The Camel is Marching
The whole idea behind all the raucous in Holland was to disrupt the conference. The question one must ask is why did they want to disrupt peaceful congregation; why did they campaign to stop a conference that has no history of mischief, a conference that poses no threat to society? Why did they try to stop the youth by sacrificing a principle that is supposed to be sacrosanct to western societies, the right to lawfully assemble?
The reality is that they have no principles. They claim to be justice oriented. They claim to be champions of human rights, champions of freedom of press, and champions of rights of citizens to assemble. The reality however, they are threatened by these principles as exposed in Holland.
It is inconceivable in a supposedly civilized society, to stop a peaceful gathering because hooligans threatened violence, unlawfully demonstrated, and attacked innocent participants of a lawfully reserved conference.

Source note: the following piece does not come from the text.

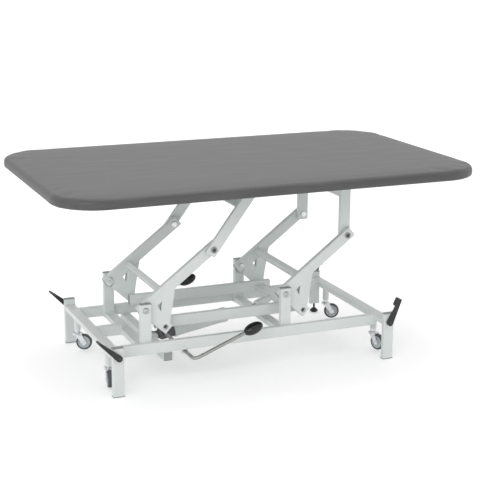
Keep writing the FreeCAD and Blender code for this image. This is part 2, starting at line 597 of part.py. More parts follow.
upper = mat.newObject("PartDesign::Fillet", "mat_upper_round")
upper.Base = (block, level_edges(block, size_of("mat_thickness")))
upper.setExpression("Radius", expression("mat_top_round"))
doc.recompute()
lower = mat.newObject("PartDesign::Fillet", "mat_lower_round")
lower.Base = (upper, level_edges(upper, 0))
lower.setExpression("Radius", expression("mat_low_round"))
recess = new_sketch(mat, "XY")
rounded_outline(recess, "mat_length - 2 * board_inset + 2 * pad_gap",
                "mat_width - 2 * board_inset + 2 * pad_gap", "mat_corner - board_inset + pad_gap")
pocket(mat, recess, "2 * (board_thickness + pad_gap)")
place(mat, "0", "0", "frame_top")

# Pump pedal: one round bar bent into a wide U, with an egg-shaped pad on each end.
pedal = new_body("pedal_bar")
path = new_sketch(pedal, "XY")
bend, half, reach = size_of("pedal_bend"), size_of("pedal_half_width"), size_of("pedal_arm")
quarter = 1.5707963267948966
up = FreeCAD.Vector(0, 0, 1)
path.addGeometry(Part.LineSegment(FreeCAD.Vector(reach, -half, 0), FreeCAD.Vector(bend, -half, 0)))
path.addGeometry(Part.ArcOfCircle(Part.Circle(FreeCAD.Vector(bend, bend - half, 0), up, bend),
                                  2 * quarter, 3 * quarter))
path.addGeometry(Part.LineSegment(FreeCAD.Vector(0, bend - half, 0), FreeCAD.Vector(0, half - bend, 0)))
path.addGeometry(Part.ArcOfCircle(Part.Circle(FreeCAD.Vector(bend, half - bend, 0), up, bend),
                                  quarter, 2 * quarter))
path.addGeometry(Part.LineSegment(FreeCAD.Vector(bend, half, 0), FreeCAD.Vector(reach, half, 0)))
for one, one_end, other, other_end in ((0, 2, 1, 2), (1, 1, 2, 1), (2, 2, 3, 2), (3, 1, 4, 1)):
    path.addConstraint(Sketcher.Constraint("Tangent", one, one_end, other, other_end))
path.addConstraint(Sketcher.Constraint("Horizontal", 0))
path.addConstraint(Sketcher.Constraint("Vertical", 2))
path.addConstraint(Sketcher.Constraint("Horizontal", 4))
path.addConstraint(Sketcher.Constraint("Equal", 1, 3))
path.addConstraint(Sketcher.Constraint("PointOnObject", 2, 1, -2))
tie(path, Sketcher.Constraint("Radius", 1, bend), "pedal_bend")
tie(path, Sketcher.Constraint("DistanceX", -1, 1, 0, 1, reach), "pedal_arm")
tie(path, Sketcher.Constraint("DistanceX", -1, 1, 4, 2, reach), "pedal_arm")
tie(path, Sketcher.Constraint("DistanceY", 0, 1, -1, 1, half), "pedal_half_width")
tie(path, Sketcher.Constraint("DistanceY", -1, 1, 4, 2, half), "pedal_half_width")
end_face = new_sketch(pedal, "YZ", offset=("0", "0", "pedal_arm"))
circle(end_face, "-pedal_half_width", "0", "pedal_radius")
bar_sweep = pedal.newObject("PartDesign::AdditivePipe", "pedal_sweep")
bar_sweep.Profile = end_face
bar_sweep.Spine = path
place(pedal, "pedal_x", "0", "pedal_height", angle="pedal_angle")


def bound(kind, label, **formulas):
    """Adds a primitive with its properties tied to the sheet."""
    item = doc.addObject(kind, label)
    for name, formula in formulas.items():
        item.setExpression(name.replace("__", "."), expression(formula))
    return item


for side, across in SIDES:
    egg = bound("Part::Ellipsoid", "pedal_egg_" + side, Radius1="pad_tall / 2", Radius2="pad_long / 2",
                Radius3="pad_wide / 2", Placement__Base__x="pedal_arm",
                Placement__Base__y="%d * pedal_half_width" % across)
    hole = doc.addObject("Part::Cylinder", "pedal_hole_" + side)
    hole.Placement = FreeCAD.Placement(FreeCAD.Vector(), FreeCAD.Rotation(FreeCAD.Vector(0, 1, 0), 90))
    for name, formula in (("Radius", "pedal_radius"), ("Height", "pad_long"),
                          ("Placement.Base.x", "pedal_arm - pad_long"),
                          ("Placement.Base.y", "%d * pedal_half_width" % across)):
        hole.setExpression(name, expression(formula))
    pedal_pad = doc.addObject("Part::Cut", "pedal_pad_" + side)
    pedal_pad.Base = egg
    pedal_pad.Tool = hole
    NODES.append(pedal_pad)
    place(pedal_pad, "pedal_x", "0", "pedal_height", angle="pedal_angle")

# Foot levers. The near one of each end carries the shaft that runs through the end beam.
for end, along in ENDS:
    for side, across in SIDES:
        lever = new_body("lever_%s_%s" % (side, end))
        blade = new_sketch(lever, "XZ")
        polygon(blade, (("0", "%d * lever_hub" % along), ("lever_reach", "%d * lever_tip" % along),
                        ("lever_reach", "%d * -lever_tip" % along), ("0", "%d * -lever_hub" % along)))
        pad(lever, blade, "lever_thick")
        disc(lever, "lever_hub", "-lever_thick / 2", "lever_thick / 2")
        tread = new_sketch(lever, "XY", offset=("lever_reach - lever_pad / 2",
                                                "%d * (lever_thick - lever_pad_depth) / 2" % across, "0"))
        rounded_outline(tread, "lever_pad", "lever_pad_depth", "lever_pad_round")
        pad(lever, tread, "lever_pad_thick")
        if side == "near":
            disc(lever, "shaft_radius", "-lever_thick / 2", "2 * lever_y + lever_thick / 2")
        else:
            bore(lever, "shaft_radius + pin_fit")
        angle = "lever_right_angle" if end == "right" else "180 - lever_left_angle"
        place(lever, "leg_%s_x" % end, "%d * (lever_y)" % across, "beam_height", angle=angle)

# Castors. A plunger slides in each socket, the fork swivels under it and the wheel rolls in the fork.
# A wheel has a tyre with round shoulders, a thin web and a hub as wide as the tyre.
WHEEL = (("wheel_width / 2", "axle_radius + pin_fit"), ("wheel_width / 2", "hub_radius"),
         ("web_thick / 2", "hub_radius"), ("web_thick / 2", "wheel_radius - tyre_depth"),
         ("wheel_width / 2", "wheel_radius - tyre_depth"), ("wheel_width / 2", "wheel_radius - tyre_shoulder"),
         ("wheel_width / 2 - tyre_round", "wheel_radius - tyre_round"),
         ("wheel_width / 2 - tyre_shoulder", "wheel_radius"))
WHEEL = [("-(%s)" % along, out) for along, out in WHEEL] + list(reversed(WHEEL))
for end, along in ENDS:
    plungers = new_body("plungers_" + end)
    stems = new_sketch(plungers, "XY", offset=("0", "0", "(plunger_high + plunger_low) / 2"))
    holes = new_sketch(plungers, "XY", offset=("0", "0", "plunger_low + kingpin_length"))
    for side, across in SIDES:
        circle(stems, "0", "%d * castor_y" % across, "plunger_radius")
        circle(holes, "0", "%d * castor_y" % across, "kingpin_radius + pin_fit")
    pad(plungers, stems, "plunger_high - plunger_low")
    pocket(plungers, holes, "kingpin_length + cut_over", one_side=True)
    place(plungers, "leg_%s_x" % end, "0", "0")

for side, across in SIDES:
    for end, along in ENDS:
        corner = side + "_" + end
        fork = new_body("fork_" + corner)
        cheeks = new_sketch(fork, "XZ")
        crown_low = "plunger_low - pin_fit - crown_gap - crown_thick"
        polygon(cheeks, (("-fork_top / 2", "plunger_low - crown_gap"), ("-fork_top / 2", crown_low),
                         ("castor_offset - fork_eye", "wheel_z"), ("castor_offset + fork_eye", "wheel_z"),
                         ("fork_top / 2", "plunger_low - crown_gap")))
        pad(fork, cheeks, "2 * fork_outer")
        disc(fork, "fork_eye", "-fork_outer", "fork_outer", x="castor_offset", z="wheel_z")
        between = new_sketch(fork, "XZ")
        box_outline(between, "4 * wheel_radius", "2 * wheel_radius", y="%s - wheel_radius" % crown_low)
        pocket(fork, between, "2 * fork_inner")
        crown = new_sketch(fork, "XY", offset=("0", "0", "plunger_low - crown_gap - crown_thick / 2"))
        circle(crown, "0", "0", "crown_radius")
        pad(fork, crown, "crown_thick")
        race = new_sketch(fork, "XY", offset=("0", "0", "plunger_low - (crown_gap + running_gap) / 2"))
        circle(race, "0", "0", "plunger_radius")
        pad(fork, race, "crown_gap - running_gap")
        kingpin = new_sketch(fork, "XY", offset=("0", "0",
                                                   "plunger_low + (kingpin_length - crown_gap) / 2"))
        circle(kingpin, "0", "0", "kingpin_radius")
        pad(fork, kingpin, "kingpin_length + crown_gap - 2 * cut_over")
        disc(fork, "axle_radius", "-fork_outer", "fork_outer", x="castor_offset", z="wheel_z")
        turn = FreeCAD.Rotation(FreeCAD.Vector(0, 0, 1), 1)
        fork.Placement = FreeCAD.Placement(FreeCAD.Vector(), turn)
        fork.setExpression("Placement.Rotation.Angle", expression("-swivel_" + corner))
        place(fork, "leg_%s_x" % end, "%d * castor_y" % across, "0")

        wheel = turned("wheel_" + corner, WHEEL, "Y_Axis")
        wheel.Placement = FreeCAD.Placement(FreeCAD.Vector(), turn)
        wheel.setExpression("Placement.Rotation.Angle", expression("-swivel_" + corner))
        place(wheel, "leg_%s_x + castor_offset * cos(swivel_%s)" % (end, corner),
              "%d * castor_y - castor_offset * sin(swivel_%s)" % (across, corner), "wheel_z")

doc.recompute()

faults = [item.Name for item in doc.Objects if {"Invalid", "Error"} & set(item.State)]
for item in doc.Objects:
    if item.TypeId == "PartDesign::Pocket" and item.BaseFeature is not None:
        if item.Shape.Volume > item.BaseFeature.Shape.Volume - 0.01:
            faults.append(item.Name + " cuts nothing")
for node in NODES:
    if node.Shape.isNull() or not node.Shape.isValid():
        faults.append(node.Name)
if faults:
    raise SystemExit("Not built: " + ", ".join(faults))

os.makedirs("parts", exist_ok=True)
for node in NODES:
    node.Shape.exportStep("parts/%s.step" % node.Label)
    print(node.Label, len(node.Shape.Solids), round(node.Shape.Volume))
print(len(NODES), "nodes")
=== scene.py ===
import json
import math

import bmesh
import bpy
from mathutils import Matrix, Vector


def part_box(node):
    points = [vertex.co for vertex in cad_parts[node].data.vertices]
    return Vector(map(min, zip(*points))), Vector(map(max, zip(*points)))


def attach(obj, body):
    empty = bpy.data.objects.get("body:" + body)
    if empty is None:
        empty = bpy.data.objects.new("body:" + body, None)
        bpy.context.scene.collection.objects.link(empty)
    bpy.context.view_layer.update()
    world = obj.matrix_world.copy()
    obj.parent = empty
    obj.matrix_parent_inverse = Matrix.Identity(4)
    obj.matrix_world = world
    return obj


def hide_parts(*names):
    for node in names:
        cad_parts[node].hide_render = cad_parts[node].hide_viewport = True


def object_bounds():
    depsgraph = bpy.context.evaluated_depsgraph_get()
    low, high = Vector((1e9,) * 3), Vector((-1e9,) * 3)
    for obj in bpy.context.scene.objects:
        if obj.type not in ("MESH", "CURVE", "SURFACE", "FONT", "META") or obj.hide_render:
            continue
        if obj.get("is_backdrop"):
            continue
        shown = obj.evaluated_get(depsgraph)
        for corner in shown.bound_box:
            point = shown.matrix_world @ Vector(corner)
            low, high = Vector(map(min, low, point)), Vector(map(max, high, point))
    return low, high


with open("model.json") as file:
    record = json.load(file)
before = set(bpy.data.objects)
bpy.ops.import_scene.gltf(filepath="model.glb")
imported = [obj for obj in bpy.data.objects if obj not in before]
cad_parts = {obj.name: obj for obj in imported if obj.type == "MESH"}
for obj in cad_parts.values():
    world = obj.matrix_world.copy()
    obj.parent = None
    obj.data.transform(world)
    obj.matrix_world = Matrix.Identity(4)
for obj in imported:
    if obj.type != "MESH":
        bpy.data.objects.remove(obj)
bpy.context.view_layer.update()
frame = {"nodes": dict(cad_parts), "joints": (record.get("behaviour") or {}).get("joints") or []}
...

The Mayor of Veldhoven, Jack Mikkers, must answer to the people of Holland why he failed to protect a peaceful gathering? Will he stop future gathering of Dutch residents because hooligans threatened to disrupt it illegally? Was it race motivated because the attendees were blacks? Would this have happened if this was a group from America?
What they failed to realize is that it is impossible to stop the Eritrean mind. You can physically block a building but you can’t stop the Eritrea desire and will to come together. When Eritrea was colonized, Eritreans found open places to gather everywhere. In other words, there is nothing anyone can do to stop the march. Their efforts are in vein.
The Young People’s Front for Justice and Democracy (YPFDJ) is part and parcel of the Eritrean way of life. It is an important legacy that will endure no matter what. It is one part of the puzzle that glues Eritrea as one. The enemies aim to see YPFDJ weakened, undermined, vilified and eventually render it ineffective. But that is a hollow dream because they don’t have the power to kill a mindset. They don’t have the power to stop Eritrean will and can-do spirit. They don’t have the ability to stop Eritrea from marching. They don’t have a chance to see their sinister agendas come to fruition because the people of Eritrea know what it means to be Enlightened and Organized.
So, the march continues, in their Honor, for their Honor.